The paper also confirms that ‘firms should disclose the procedure for, and tax consequences of, cashing in or transferring an IFISA from one ISA manager to another’. For example this would include the fact that transfers can only be made once outstanding loans have been repaid as cash, held in the client money account, and provide an indication of the time this is expected to take.
What is key is that the paper states that the FCA expects firms to provide appropriate information before the business is transacted, so that the client is able to make an informed decision about investing. We believe this would include the issuance of suitability reports prior to the application form being signed.
The paper again confirms that the FCA rules set out situations where firms can place reliance on other persons. It states ‘It is generally reasonable for a firm to rely on information provided to it in writing by an unconnected authorised person or a professional firm, unless it is aware, or ought reasonably to be aware, of any fact that would give reasonable grounds to question the accuracy of that information’.
However advisers must form their own opinion of the risk of any investment and advise their clients based on this opinion.
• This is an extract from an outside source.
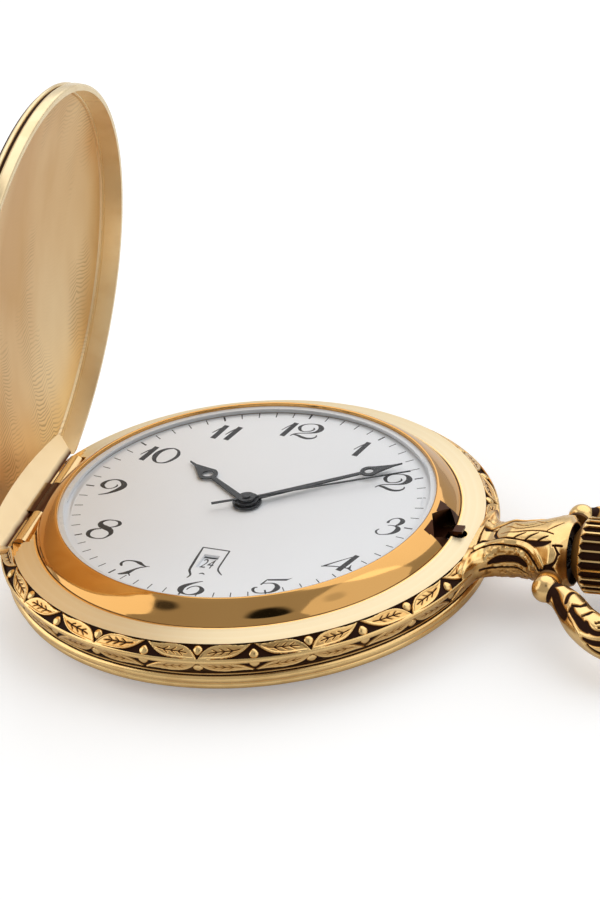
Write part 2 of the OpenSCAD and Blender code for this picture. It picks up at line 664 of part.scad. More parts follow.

If an adviser is unable to form an opinion based on the information available, then the correct response is not to advise the client to invest in that product.
Any client receiving advice P2P agreements will have recourse to FOS in the event of a disagreement with the firm and if the advising firm is out of business, the client will be able to refer their complaint to the FSCS.
Therefore, firms need to decide whether they intend to advise in this area and if so ensure they have the relevant systems and controls in place to do so.